HEALTH boss Calum Campbell is taking legal advice after failing to be offered a job in the shake up of the NHS in South Wales.

Sources said he felt he had been forced out of his role as acting chief executive for the Abertawe Bro Morgannwg University Trust, and was considering bringing a case for constructive dismissal.

Although Mr Campbell had been in post since February 2006, no role was forthcoming in the region's new LHB, which replaces the organisation.

Instead, London-based healthcare director David Sissling was offered the post as the LHB's new chief executive, while Mr Campbell did not even make the Assembly-compiled shortlist.

The current situation is said to have led Mr Campbell to consult his solicitors. But the acting chief executive has refused to be drawn over the claims.

A senior health worker in Swansea said: "I understand that Mr Campbell is seeing his solicitors over the situation with his job, because he thinks he's being made redundant.

"We were told in June that he would not be working at the trust for much longer and that in the first few weeks of early June or July he would be gone."

Clinical directors at the trust criticised Assembly Health Minister Edwina Hart's office in April for failing to include him in the shortlisting process for the top job. They said Mr Campbell should have been made boss of the new LHB, which will also replace the existing local health board.

The body, which will become fully operational by October, will be one of seven integrated organisations which will replace the 22 local health boards and seven NHS trusts currently in place.

A letter seen by the Evening Post, supported by the 12 clinical directors, labelled the selection process as "fundamentally flawed and unjust".
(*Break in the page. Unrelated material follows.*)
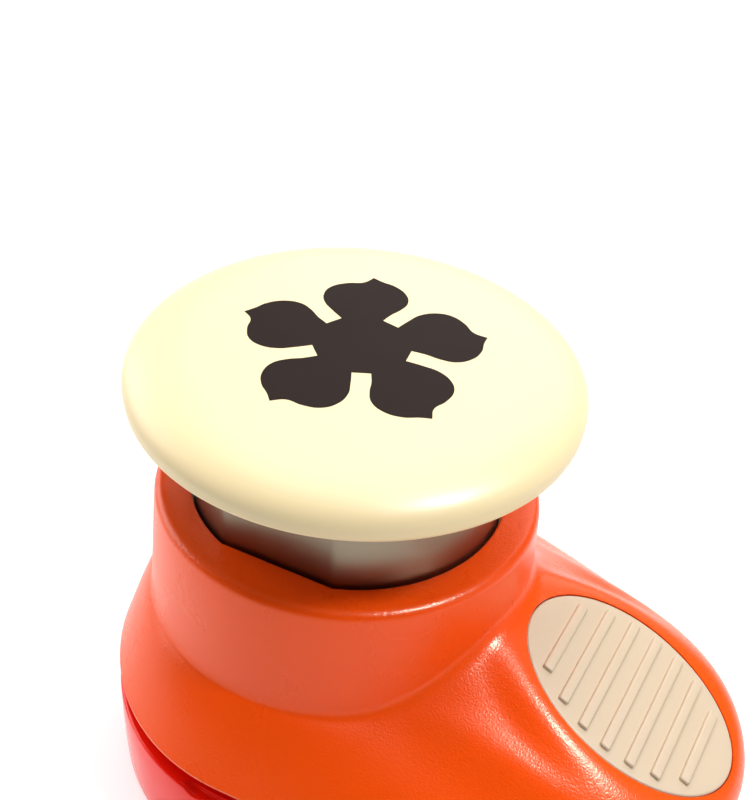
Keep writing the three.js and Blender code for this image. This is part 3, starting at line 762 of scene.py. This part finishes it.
# ---- Thumb pad ----
# An oval of soft cream plastic pressed into the slope of the tail by two pegs. Seven moulded ribs
# lie across it for grip, shorter towards both ends.
PAD_ROUND = 0.3
pad_rings = [slope_pole(-PAD_THICK), oval_ring(0, -PAD_THICK)]
for step in range(0, 6):
    turn = step / 5 * math.pi / 2
    pad_rings.append(oval_ring(-PAD_ROUND * (1 - math.cos(turn)), -PAD_ROUND * (1 - math.sin(turn))))
pad_rings += [oval_ring(-1.2, 0), oval_ring(-4, 0), slope_pole(0)]
pad = drawn_up("ribbed_pad", pad_rings, 128)
carve(pad, [peg(u, PEG_R, PAD_THICK + PEG_LENGTH) for u in PAD_PEGS], "UNION")
RIB_PITCH = 3.16
RIB_HALF_WIDTH = 0.62
RIB_HEIGHT = 0.5
RIB_ROOT = 0.4
RIB_BEVEL = 0.28
RIB_REACH = 9.2
RIB_OVAL = 12
for number in range(7):
    u = (number - 3) * RIB_PITCH
    half = RIB_REACH * math.sqrt(1 - (u / RIB_OVAL) ** 2)
    rib = slab((-RIB_HALF_WIDTH, -half, -RIB_ROOT), (RIB_HALF_WIDTH, half, RIB_HEIGHT))
    only(rib)
    bpy.ops.object.transform_apply(location=True, rotation=True, scale=True)
    bpy.ops.object.mode_set(mode="EDIT")
    bpy.ops.mesh.select_all(action="SELECT")
    bpy.ops.mesh.bevel(offset=RIB_BEVEL * mm, segments=4, affect="EDGES")
    bpy.ops.object.mode_set(mode="OBJECT")
    for vertex in rib.data.vertices:
        across, along, out = (vertex.co - place(0, 0, 0)) / mm
        vertex.co = place(*on_slope(u + across, along, out))
    carve(pad, [rib], "UNION")
pad_plastic = moulded("pad_plastic", (0.56, 0.44, 0.31), roughness=0.5, wear=0.1, cells=4200,
                      depth=0.25, IOR=1.46)
complete(pad, pad_plastic, "frame", ["thumb_pad"], 40)

# ---- Plunger ----
# A sleeve of drawn steel with a satin finish and a flat on each long side, which keeps it from
# turning in the collar. A flange at its foot stops under the collar's lip.
plunger_low, plunger_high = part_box("plunger")
PLUNGER_TOP = plunger_high.z / mm
FLANGE_Z = plunger_low.z / mm
flange_r = (plunger_high.x - plunger_low.x) / 2 / mm
FLANGE_THICK = 2.3
PLUNGER_BORE = 14.8
PLUNGER_ROUND = 0.4
PLATE_THICK = 3
plunger_rings = [pole(PLUNGER_TOP)]
for step in range(0, 5):
    turn = step / 4 * math.pi / 2
    shrink = PLUNGER_ROUND * (1 - math.sin(turn))
    z = PLUNGER_TOP - PLUNGER_ROUND * (1 - math.cos(turn))
    plunger_rings.append(flatted_ring(PLUNGER_R - shrink, PLUNGER_FLAT - shrink, z))
plunger_rings += [flatted_ring(PLUNGER_R, PLUNGER_FLAT, z) for z in (46, 41, FLANGE_Z + FLANGE_THICK)]
plunger_rings += [circle_ring(flange_r, FLANGE_Z + FLANGE_THICK), circle_ring(flange_r, FLANGE_Z),
                  circle_ring(PLUNGER_BORE, FLANGE_Z), circle_ring(PLUNGER_BORE, PLUNGER_TOP - PLATE_THICK),
                  pole(PLUNGER_TOP - PLATE_THICK)]
sleeve = drawn_up("plunger_sleeve", plunger_rings)
holes = []
for node in ("button_screw_1", "button_screw_2", "button_screw_3", "punch_screw_1", "punch_screw_2"):
    low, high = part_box(node)
    x = ((low.x + high.x) / 2 - axis_x) / mm
    y = (low.y + high.y) / 2 / mm
    holes.append(rod(x, y, PLUNGER_TOP - PLATE_THICK - 1, PLUNGER_TOP + 1, SCREW_HOLE_R))
carve(sleeve, holes)
satin_steel = metal("satin_steel", (0.25, 0.215, 0.155), roughness=0.34, streaks=2600,
                    across=(1, 1, 0.02), depth=0.004, unevenness=0.05)
complete(sleeve, satin_steel, "press", ["plunger"])

# ---- Button ----
# A wide domed cap moulded in cream plastic, with a rolled edge and a socket below that drops
# over the plunger, held by three screws from inside.
BUTTON_R = (button_high.x - button_low.x) / 2 / mm
BUTTON_Z = button_low.z / mm
TOP_Z = button_high.z / mm
DOME_R = 16.9
DOME_DROP = 0.5
WAIST_Z = BUTTON_Z + 1.65
BUTTON_SKIN = 2.7
SCREW_POST_R = 3


def dome(r):
    """Height of the button's crown at a distance from the axis."""
    return TOP_Z - DOME_DROP * (r / DOME_R) ** 2


# The section of the cap: crown, rolled edge, the hollow below and the socket for the plunger.
cap_rings = [pole(TOP_Z)]
cap_rings += [circle_ring(DOME_R * share, dome(DOME_R * share)) for share in (0.12, 0.3, 0.5, 0.7, 0.88)]
CAP_STEPS = 22
for step in range(CAP_STEPS + 1):
    turn = step / CAP_STEPS * math.pi / 2
    cap_rings.append(circle_ring(DOME_R + (BUTTON_R - DOME_R) * math.sin(turn),
                                 mix(WAIST_Z, TOP_Z - DOME_DROP, math.cos(turn))))
LIP_ROUND = 0.75
cap_rings.append(circle_ring(BUTTON_R - 0.05, BUTTON_Z + 1.2))
for step in range(0, 7):
    turn = step / 6 * math.pi / 2
    cap_rings.append(circle_ring(BUTTON_R - 0.1 - LIP_ROUND * (1 - math.cos(turn)),
                                 BUTTON_Z + LIP_ROUND * (1 - math.sin(turn))))
SOCKET_R = PLUNGER_R + GAP
ceiling = TOP_Z - BUTTON_SKIN
cap_rings += [circle_ring(r, z) for r, z in (
    (BUTTON_R - 1.6, BUTTON_Z), (23.15, BUTTON_Z + 0.2), (22.9, BUTTON_Z + 1.7),
    (22.5, BUTTON_Z + 2.3), (21.8, BUTTON_Z + 2.5),
    (SOCKET_R + 1.8, BUTTON_Z + 2.7), (SOCKET_R + 1.6, BUTTON_Z + 2.5), (SOCKET_R + 1.4, BUTTON_Z + 0.4),
    (SOCKET_R + 1.3, BUTTON_Z + 0.3), (SOCKET_R + 0.1, BUTTON_Z + 0.3), (SOCKET_R, BUTTON_Z + 0.4),
    (SOCKET_R, ceiling))]
cap_rings.append(pole(ceiling))
cap = drawn_up("button_dome", cap_rings, 192)
screw_places = []
for number in (1, 2, 3):
    low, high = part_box(f"button_screw_{number}")
    x = ((low.x + high.x) / 2 - axis_x) / mm
    screw_places.append((x, (low.y + high.y) / 2 / mm, high.z / mm))
carve(cap, [rod(x, y, PLUNGER_TOP + GAP, ceiling + 0.5, SCREW_POST_R) for x, y, _ in screw_places], "UNION")
carve(cap, [rod(x, y, PLUNGER_TOP, tip + GAP, SCREW_HOLE_R) for x, y, tip in screw_places])
cream_plastic = moulded("cream_plastic", (0.8, 0.65, 0.375), roughness=0.38, wear=0.08, cells=2600,
                        depth=0.06, shade=0.03, IOR=1.4)
complete(cap, cream_plastic, "press", ["button_cap"])

# ---- Printed flower ----
# A five-petalled flower pad-printed in dark brown ink on the button, at the size that it cuts.
# Each petal ends in a small point that leans to one side.
PETALS = 5
FIRST_TIP = 111.67
PRINT_SHIFT = Vector((0.19, 0.27, 0))
INK = 0.03
# One petal from neck to neck: distance from the flower's middle, and degrees from the petal's tip.
NECK_A, TIP, NECK_B = (5.3, -20), (13.95, 0), (5.3, 30)
SIDE_A = [(6.9, -22.3), (8.4, -25.1), (10.1, -24.8), (11.7, -19.4), (12.8, -11.5), (13.3, -4.6)]
SIDE_B = [(12.72, 4.6), (12.5, 13), (11.95, 22.2), (10.75, 28.6), (9, 32.6), (7.2, 32.3)]
flower_curve = bpy.data.curves.new("flower_line", "CURVE")
flower_curve.dimensions = "2D"
flower_curve.fill_mode = "BOTH"
flower_curve.extrude = 2 * mm
flower_curve.resolution_u = 6
line = flower_curve.splines.new("BEZIER")
petal = [NECK_A, *SIDE_A, TIP, *SIDE_B, NECK_B]
line.bezier_points.add(len(petal) * PETALS - 1)
line.use_cyclic_u = True
for index, knot in enumerate(line.bezier_points):
    number, step = divmod(index, len(petal))
    r, degrees = petal[step]
    turn = math.radians(FIRST_TIP + degrees + number * 360 / PETALS)
    knot.co = Vector((r * math.cos(turn), r * math.sin(turn), 0)) * mm
    sharp = petal[step] in (NECK_A, TIP, NECK_B)
    knot.handle_left_type = knot.handle_right_type = "VECTOR" if sharp else "AUTO"
flower = bpy.data.objects.new("flower_block", flower_curve)
scene.collection.objects.link(flower)
flower.location = place(*PRINT_SHIFT.xy, TOP_Z)
only(flower)
bpy.ops.object.convert(target="MESH")
flower = bpy.context.object
bpy.ops.object.mode_set(mode="EDIT")
bpy.ops.mesh.select_all(action="SELECT")
bpy.ops.mesh.remove_doubles(threshold=0.001 * mm)
bpy.ops.mesh.normals_make_consistent(inside=False)
bpy.ops.object.mode_set(mode="OBJECT")
print_rs = [1, 3, 5, 7, 9, 11, 13, 15]
print_rings = [pole(dome(0) + INK)] + [circle_ring(r, dome(r) + INK) for r in print_rs]
print_rings += [circle_ring(r, dome(r) - INK) for r in reversed(print_rs)] + [pole(dome(0) - INK)]
printed = drawn_up("printed_flower", print_rings, 96)
carve(printed, [flower], "INTERSECT")
ink = moulded("brown_ink", (0.02, 0.0125, 0.0105), roughness=0.5, wear=0.1, cells=5200, depth=0.08,
              shade=0.1, IOR=1.13)
complete(printed, ink, "press", [], 30)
In a joint statement, at the time, they said: "We had expected that the appointment process would be designed to identify the most capable and experienced candidates; those who have a proven track record of delivering results and of effective clinical engagement.

"The fact that our acting chief executive Calum Campbell has not been shortlisted yet, suggests to us that the process is fundamentally flawed and unjust and is, therefore, unacceptable."

They said Mr Campbell, who was initially appointed to the former Swansea NHS Trust in February 2006 as operations manager, had helped turn the failing trust around after stepping up to the role of acting chief executive.

At the time, the Assembly said the short-listing and appointment process had been rigorous and involved the chairs designate of all LHBs.

An Assembly spokesman did not have any comment to offer on the claims. ABM NHS Trust also declined to comment.